Since the 1970s, integrated computer circuits have developed rapidly, scaling from dozens to billions of electronic components. This progress was made possible partly by the invention of computer-aided design (CAD) software. Using CAD, engineers could calculate and simulate increasingly complex electronic circuits on existing computers. These experiments are now inspiring them to design next-generation processors with unlimited computing power, such as quantum computers.

Quantum design context

Among the most complex challenges facing the collective science and technology disciplines is the development of quantum computers. These supercomputers have tremendous parallel computing capability and the potential to exponentially speed up the performance of conventional computers in solving critical social and economic challenges such as cryptography, big data optimization, material design, and drug analysis. 

Superconducting quantum computing aims to increase the number of qubits (quantum bits) that can be integrated into processors to improve performance and process data much faster. A qubit is a unit of information in a quantum mechanical system. In classical computing, bits can have values of either zero or one. In contrast, qubits can have any value between zero and one due to the nature of quantum mechanics. This feature makes quantum devices highly versatile and efficient.

In May 2021, researchers from the University of Science and Technology of China (USTC) designed a 62-qubit programmable superconducting quantum processor named after the fifth-century Chinese mathematician and astronomer Zu Chongzhi. This computer performed two-dimensional programmable quantum walks (used to develop algorithms) on the system. 

According to the researchers, the Zu Chongzhi can help streamline transportation planning by optimizing urban traffic flow. The computer also has the potential to be successfully integrated into the workflows of pharmaceutical companies by 2027. For instance, quantum devices can rapidly identify the most promising drug combination from all available drug molecule possibilities. 

Disruptive impact

Because of its game-changing potential, quantum design has become a focus of competition among countries and companies.
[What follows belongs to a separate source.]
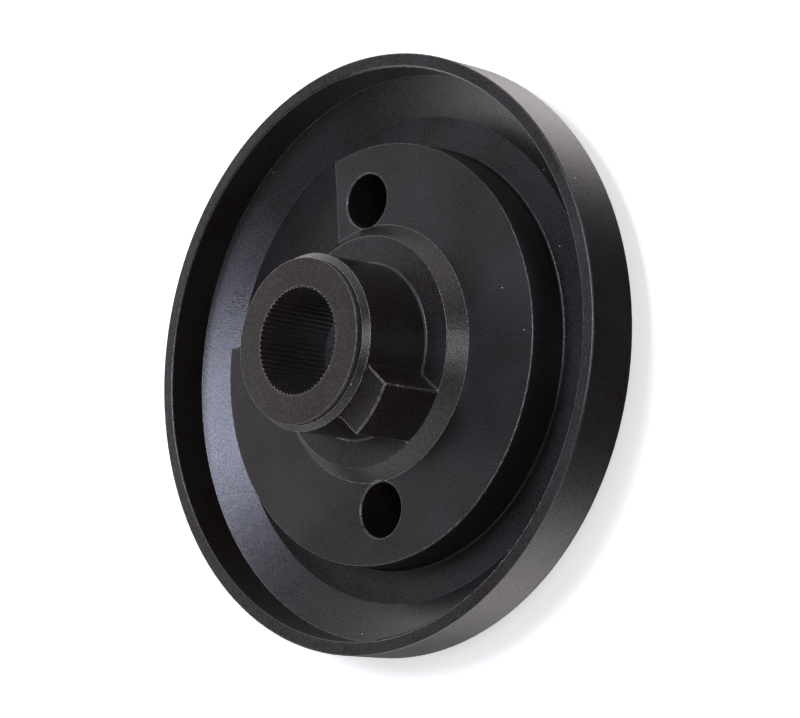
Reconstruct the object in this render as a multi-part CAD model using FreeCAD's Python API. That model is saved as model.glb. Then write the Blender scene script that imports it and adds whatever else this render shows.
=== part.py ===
"""Serrated winch hub: a dished, flanged hub with a drive lug and a finely serrated bore.

Units are millimetres. The hub stands on its flat back face at z = 0 with +Z along the bore axis,
towards the nose. +Y points through one of the two drive holes. The drive lug and the quarter
pocket lie opposite each other on the diagonal at -45 and 135 degrees.
"""
import FreeCAD, Part
import math
import os

V = FreeCAD.Vector
AXIS = V(0, 0, 1)
ORIGIN = V(0, 0, 0)
FOOT_STEPS = 6             # flats that make up the foot fillet round the barrel and lug

# ---- driving dimensions: dish ----
rim_diameter = 105.0
rim_height = 14.4          # back face to rim face
rim_wall = 2.5
rim_inner_depth = 7.4      # straight inner wall, measured down from the rim face
outer_band = 9.7           # straight outer wall, measured down from the rim face
web_thickness = 4.1        # floor of the dish above the back face
cone_width = 6.9           # radial width of the cone between the inner wall and the floor

# ---- driving dimensions: boss, pocket and pedestal ----
moat_width = 6.0           # floor left open between the cone and the boss
boss_height = 11.7         # back face to boss face
boss_foot_fillet = 0.5
pocket_offset = 7.55       # pocket walls stand this far from the two centre planes
pedestal_diameter = 45.3
pedestal_top_diameter = 40.6
pedestal_height = 14.5     # back face to pedestal top

# ---- driving dimensions: barrel and drive lug ----
barrel_diameter = 30.6
nose_height = 30.0         # back face to nose face, the overall height
collar_thickness = 0.35
ring_groove_width = 0.95
ring_groove_depth = 1.6
barrel_nose_chamfer = 1.0
lug_width = 10.5
lug_drop = 2.8             # lug face below the nose face
lug_angle = -45.0
lug_corner_fillet = 0.9
barrel_foot_fillet = 0.5
edge_break = 0.2           # on sharp outer edges
rim_edge_round = 0.35      # on the rim's two edges
edge_round = 0.8           # on the blunt edges of the back

# ---- driving dimensions: holes and bores ----
drive_hole_diameter = 9.7
drive_hole_count = 2
drive_hole_angle = 90.0
pin_hole_diameter = 3.7
pin_hole_radius = 30.8     # distance of the pin hole from the hub's axis
back_bore_clearance = 0.55 # back bore's wall outside the serrations' roots
bore_chamfer = 0.5

# ---- driving dimensions: serrated sleeve and retaining ring ----
sleeve_length = 15.6
serration_count = 66
serration_tip_diameter = 18.3
serration_depth = 0.32
serration_crest = 0.16     # width of each tooth's flat crest
serration_root = 0.16      # width of each gap's flat root
collar_round = 0.15        # on the nose's outer edge
ring_side_clearance = 0.05
ring_depth_clearance = 0.2
ring_section = 1.2         # radial width of the retaining ring
ring_gap_angle = 50.0
ring_gap_centre = 170.0

# ---- sizes that follow ----
rim_radius = rim_diameter / 2
rim_inner_radius = rim_radius - rim_wall
floor_outer_radius = rim_inner_radius - cone_width
boss_radius = floor_outer_radius - moat_width
pedestal_radius = pedestal_diameter / 2
pedestal_top_radius = pedestal_top_diameter / 2
drive_hole_circle = pedestal_diameter + drive_hole_diameter    # the holes just touch the pedestal's foot
barrel_radius = barrel_diameter / 2
collar_radius = barrel_radius - barrel_nose_chamfer
sleeve_radius = collar_radius - ring_groove_depth
serration_tip_radius = serration_tip_diameter / 2
serration_root_radius = serration_tip_radius + serration_depth
back_bore_radius = serration_root_radius + back_bore_clearance
barrel_height = nose_height - collar_thickness - ring_groove_width
lug_height = nose_height - lug_drop
sleeve_seat_height = nose_height - sleeve_length


def revolved(outline):
    """Solid of revolution about Z from a closed outline of (radius, height) corners.

    A corner written as (radius, height, size) is rounded by an arc of that radius.
    """
    corners = [V(corner[0], 0, corner[1]) for corner in outline]
    starts, ends, edges = [], [], []
    for index, corner in enumerate(outline):
        here = corners[index]
        before = (corners[index - 1] - here).normalize()
        after = (corners[(index + 1) % len(corners)] - here).normalize()
        reach = 0.0
        if len(corner) == 3:
            half_angle = before.getAngle(after) / 2
            reach = corner[2] / math.tan(half_angle)
            centre = here + (before + after).normalize() * (corner[2] / math.sin(half_angle))
            middle = centre + (here - centre).normalize() * corner[2]
            edges.append(Part.Arc(here + before * reach, middle, here + after * reach))
        starts.append(here + before * reach)
        ends.append(here + after * reach)
    for index in range(len(corners)):
        edges.append(Part.LineSegment(ends[index - 1], starts[index]))
    wire = Part.Wire(Part.__sortEdges__([edge.toShape() for edge in edges]))
    return Part.Face(wire).revolve(ORIGIN, AXIS, 360)


def hole(diameter, x, y, low, high, countersink=0.0):
    """Cutter for a round hole from low to high, with an edge break at its top end."""
    radius = diameter / 2
    tool = Part.makeCylinder(radius, high - low + 1, V(x, y, low - 1))
    if countersink:
        cone = Part.makeCone(radius, radius + 2 * countersink, 2 * countersink,
                             V(x, y, high - countersink))
        tool = tool.fuse(cone)
    return tool


def at_angle(radius, degrees):
    return radius * math.cos(math.radians(degrees)), radius * math.sin(math.radians(degrees))


def wall_break(height, along_x):
    """Cutter that bevels the boss face's edge along one straight wall of the pocket."""
    reach = boss_radius + 1
    section = [(pocket_offset, height - edge_break), (pocket_offset - 2 * edge_break, height + edge_break),
               (pocket_offset + 1, height + edge_break), (pocket_offset + 1, height - edge_break)]
    if along_x:
        corners = [V(-reach, offset, z) for offset, z in section]
        push = V(reach, 0, 0)
    else:
        corners = [V(-offset, 0, z) for offset, z in section]
        push = V(0, reach, 0)
    return Part.Face(Part.makePolygon(corners + corners[:1])).extrude(push)


def dish():
    """Back web, cone and rim, with the boss disc standing on the web and its quarter pocket cut."""
    taper = rim_height - outer_band
    cone_top = rim_height - rim_inner_depth
    solid = revolved([
        (back_bore_radius, bore_chamfer), (back_bore_radius + bore_chamfer, 0),
        (rim_radius - taper, 0, edge_round), (rim_radius, taper, edge_round),
        (rim_radius, rim_height, rim_edge_round), (rim_inner_radius, rim_height, rim_edge_round),
        (rim_inner_radius, cone_top), (floor_outer_radius, web_thickness),
        (boss_radius, web_thickness, boss_foot_fillet), (boss_radius, boss_height, edge_break),
        (back_bore_radius, boss_height)])
    reach = (boss_radius + boss_foot_fillet + floor_outer_radius) / 2
    quarter = Part.makeBox(reach, reach, boss_height, V(-pocket_offset - reach, pocket_offset, web_thickness))
    pocket = quarter.common(Part.makeCylinder(reach, boss_height, V(0, 0, web_thickness)))
    for cutter in (pocket, wall_break(boss_height, True), wall_break(boss_height, False)):
        solid = solid.cut(cutter)
    return solid


def pedestal():
    """Round pedestal on the boss, with a wide chamfer and broken edges."""
    return revolved([
        (back_bore_radius, web_thickness / 2), (pedestal_radius, web_thickness / 2),
        (pedestal_radius, boss_height, edge_break), (pedestal_top_radius, pedestal_height, edge_break),
        (back_bore_radius, pedestal_height)])


def lug_outline(height, grow=0.0, shrink=0.0):
    """Closed wire round the barrel and its lug at one height, lug along +X.

    grow offsets the barrel and the lug's sides outwards for the foot fillet. shrink pulls in the
    lug's free edges for its bevelled face. The lug's outer face keeps the pedestal top's radius.
    """
    radius = barrel_radius + grow
    half = lug_width / 2 + grow - shrink
    fillet = lug_corner_fillet - grow
    outer = pedestal_top_radius - shrink
    centre_x = math.sqrt((radius + fillet) ** 2 - (half + fillet) ** 2)
    touch = radius / (radius + fillet)
    touch_x, touch_y = centre_x * touch, (half + fillet) * touch
    corner_x = math.sqrt(outer ** 2 - (half - edge_break) ** 2)
    side_x = corner_x - edge_break
    middle_angle = (math.pi + math.atan2(touch_y, touch_x)) / 2
    lean = math.atan2(centre_x - touch_x, half + fillet - touch_y) / 2

    def point(x, y):
        return V(x, y, height)

    fillet_x = centre_x - fillet * math.sin(lean)
    fillet_y = half + fillet - fillet * math.cos(lean)
    edges = [
        Part.Arc(point(touch_x, touch_y), point(radius * math.cos(middle_angle), radius * math.sin(middle_angle)),
                 point(-radius, 0)),
        Part.Arc(point(-radius, 0), point(radius * math.cos(middle_angle), -radius * math.sin(middle_angle)),
                 point(touch_x, -touch_y)),
        Part.Arc(point(touch_x, -touch_y), point(fillet_x, -fillet_y), point(centre_x, -half)),
        Part.LineSegment(point(centre_x, -half), point(side_x, -half)),
        Part.LineSegment(point(side_x, -half), point(corner_x, edge_break - half)),
        Part.Arc(point(corner_x, edge_break - half), point(outer, 0), point(corner_x, half - edge_break)),
        Part.LineSegment(point(corner_x, half - edge_break), point(side_x, half)),
        Part.LineSegment(point(side_x, half), point(centre_x, half)),
        Part.Arc(point(centre_x, half), point(fillet_x, fillet_y), point(touch_x, touch_y))]
    return Part.Wire([edge.toShape() for edge in edges])


def barrel():
    """Barrel with its drive lug, foot fillet and nose chamfer."""
    fillet = barrel_foot_fillet
    rings = []
    for step in range(FOOT_STEPS + 1):
        turn = math.pi / 2 * step / FOOT_STEPS
        rings.append(lug_outline(pedestal_height + fillet * (1 - math.cos(turn)),
                                 grow=fillet * (1 - math.sin(turn))))
    rings.append(lug_outline(lug_height - edge_break))
    rings.append(lug_outline(lug_height, shrink=edge_break))
    solid = Part.makeLoft(rings, True, True)
    round_part = revolved([
        (0, web_thickness), (barrel_radius, web_thickness),
        (barrel_radius, barrel_height - barrel_nose_chamfer), (collar_radius, barrel_height),
        (0, barrel_height)])
    solid = solid.fuse(round_part)
    solid.rotate(ORIGIN, AXIS, lug_angle)
    return solid


def hub_body():
    """One machined piece: dish, pedestal, barrel and lug, bored and drilled."""
    solid = dish().fuse([pedestal(), barrel()])
    cutters = [
        Part.makeCylinder(back_bore_radius, nose_height, V(0, 0, -1)),
        Part.makeCylinder(sleeve_radius, nose_height, V(0, 0, sleeve_seat_height))]
    for index in range(drive_hole_count):
        x, y = at_angle(drive_hole_circle / 2, drive_hole_angle + index * 360 / drive_hole_count)
        cutters.append(hole(drive_hole_diameter, x, y, 0, boss_height, edge_break))
    x, y = at_angle(pin_hole_radius, lug_angle + 180)
    cutters.append(hole(pin_hole_diameter, x, y, 0, web_thickness, edge_break))
    for cutter in cutters:
        solid = solid.cut(cutter)
    return solid.removeSplitter()


def serration_prism(low, high):
    """Prism whose section is the serrated bore: flat crests and roots joined by straight flanks."""
    pitch = 2 * math.pi / serration_count
    half_crest = serration_crest / 2 / serration_tip_radius
    half_root = serration_root / 2 / serration_root_radius
    corners = []
    for tooth in range(serration_count):
        middle = tooth * pitch
        for radius, angle in ((serration_tip_radius, middle - half_crest),
                              (serration_tip_radius, middle + half_crest),
                              (serration_root_radius, middle + pitch / 2 - half_root),
                              (serration_root_radius, middle + pitch / 2 + half_root)):
            corners.append(V(radius * math.cos(angle), radius * math.sin(angle), low))
    wire = Part.makePolygon(corners + corners[:1])
    return Part.Face(wire).extrude(V(0, 0, high - low))


def serrated_sleeve():
    """Sleeve pressed into the barrel, with the serrated bore and the collar of the nose."""
    collar_foot = nose_height - collar_thickness
    blank = revolved([
        (0, sleeve_seat_height), (sleeve_radius, sleeve_seat_height),
        (sleeve_radius, collar_foot), (collar_radius, collar_foot), (collar_radius, nose_height, collar_round),
        (0, nose_height)])
    return blank.cut(serration_prism(sleeve_seat_height - 1, nose_height + 1))


def retaining_ring():
    """Open snap ring seated in the groove behind the collar, its gap on the far side from the lug."""
    outer = collar_radius - ring_depth_clearance
    low = barrel_height + ring_side_clearance
    high = nose_height - collar_thickness - ring_side_clearance
    inner = outer - ring_section
    section = Part.makePolygon([V(inner, 0, low), V(outer, 0, low), V(outer, 0, high), V(inner, 0, high),
                                V(inner, 0, low)])
    ring = Part.Face(section).revolve(ORIGIN, AXIS, 360 - ring_gap_angle)
    ring.rotate(ORIGIN, AXIS, ring_gap_centre + ring_gap_angle / 2)
    return ring


if __name__ == "__main__":
    os.makedirs("parts", exist_ok=True)
    nodes = {"hub_body": hub_body(), "serrated_sleeve": serrated_sleeve(), "retaining_ring": retaining_ring()}
    for name, shape in nodes.items():
        box = shape.optimalBoundingBox(False)
        print(f"{name}: {len(shape.Solids)} solid, valid {shape.isValid()}, volume {shape.Volume:.1f} mm3, "
              f"faces {len(shape.Faces)}, {box.XLength:.2f} x {box.YLength:.2f} x {box.ZLength:.2f} mm")
        shape.exportStep(f"parts/{name}.step")
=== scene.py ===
# %% [markdown]
# # A serrated winch hub, bead-blasted and anodised black
#
# The hub is a dished flange turned from one blank, with a raised boss, a chamfered pedestal, a
# barrel with one drive lug, and a bore full of fine serrations. It stands on its flat back face.
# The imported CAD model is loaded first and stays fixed. Everything here is in metres, in the same
# frame as the CAD: +Z runs along the bore towards the nose.

# %% Load the frame and note its size
import math

import bpy
import numpy as np
from mathutils import Matrix, Vector


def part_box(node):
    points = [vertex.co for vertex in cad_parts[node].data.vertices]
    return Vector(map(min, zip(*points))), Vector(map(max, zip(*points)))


MM = 0.001

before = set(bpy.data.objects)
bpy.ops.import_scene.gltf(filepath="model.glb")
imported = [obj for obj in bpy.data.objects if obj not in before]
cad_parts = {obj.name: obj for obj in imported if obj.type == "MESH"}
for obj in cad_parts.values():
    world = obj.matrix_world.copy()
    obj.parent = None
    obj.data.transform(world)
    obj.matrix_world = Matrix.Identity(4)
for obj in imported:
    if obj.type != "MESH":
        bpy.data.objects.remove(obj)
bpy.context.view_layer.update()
hub_low, hub_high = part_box("hub_body")
nose_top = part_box("serrated_sleeve")[1][2]
rim_width = hub_high[0] - hub_low[0]
print("rim", round(rim_width / MM, 2), "mm across, nose at", round(nose_top / MM, 2), "mm")

# %% [markdown]
# ## Camera
#
# A product picture of a round part reads best from about 45 degrees above its rim, with a long
# lens, so that its circles stay close to true ellipses. The camera could be keyed in as a matrix,
# but five plain values say more: the point it aims at, an azimuth, an elevation, a distance and a
# roll. The roll turns the picture until the bore points to the left.

# %% Camera
VIEW_AIM = Vector((8.94, -2.93, 14.4)) * MM
VIEW_AZIMUTH = math.radians(-17.1)
VIEW_ELEVATION = math.radians(44.88)
VIEW_ROLL = math.radians(80.44)
VIEW_DISTANCE = 478.4 * MM
LENS_MM = 126.0
SENSOR_MM = 36.0
CLIP_START = 10 * MM


def polar(azimuth, elevation):
    """Unit vector: (cos el cos az, cos el sin az, sin el)."""
    flat = math.cos(elevation)
    return Vector((flat * math.cos(azimuth), flat * math.sin(azimuth), math.sin(elevation)))


def facing(toward):
    """4x4 turn that points an object's +Z along toward, as lights and cameras look along -Z."""
    return toward.to_track_quat("Z", "Y").to_matrix().to_4x4()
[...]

In September 2021, USTC researchers used a quantum algorithm to design a more powerful qubit model called plasonium. This discovery is significant because complex computer chips require many simulations for optimization. Designing improvements on a quantum computer would speed up insights and progress in the field. Advancements in quantum design can lead to more efficient autonomous vehicles and robots, and other systems that require large amounts of computing power.

Then, in November 2022, IBM announced that it designed a groundbreaking 127-qubit quantum processor called Eagle. To achieve this breakthrough, IBM engineers incorporated a qubit arrangement design to decrease errors and the number of required components. With this machine, researchers can tackle issues at a higher level of intricacy when conducting experiments and running applications. Examples of such tasks are optimizing machine learning, and modeling new molecules and materials for use in sectors ranging from energy to drug discovery.

Implications of quantum design

Wider implications of quantum design may include: 

• Quantum technology being used to override encryption and complex cybersecurity measures, leaving information more vulnerable than ever. However, the same technology can engineer ultra-secure communication techniques.
• Artificial intelligence (AI) robots using quantum computers to access more accurate and complex training data that will tremendously improve their performance.
• Scientists gaining new tools to speed up the process of therapeutic discovery by employing quantum computing techniques to examine multiple molecules, proteins, and chemicals simultaneously.
• Quantum computers optimizing supply chains, fleet operations, air traffic control, and deliveries by reducing inefficient routes and wastage.
• Because supercomputers can analyze numerous data patterns at the same time, meteorologists will be able to anticipate more severe weather events and issue timely warnings.

Questions to consider

• How do you imagine quantum computers will revolutionize your work?
• What are the other benefits of highly efficient and intelligent supercomputers?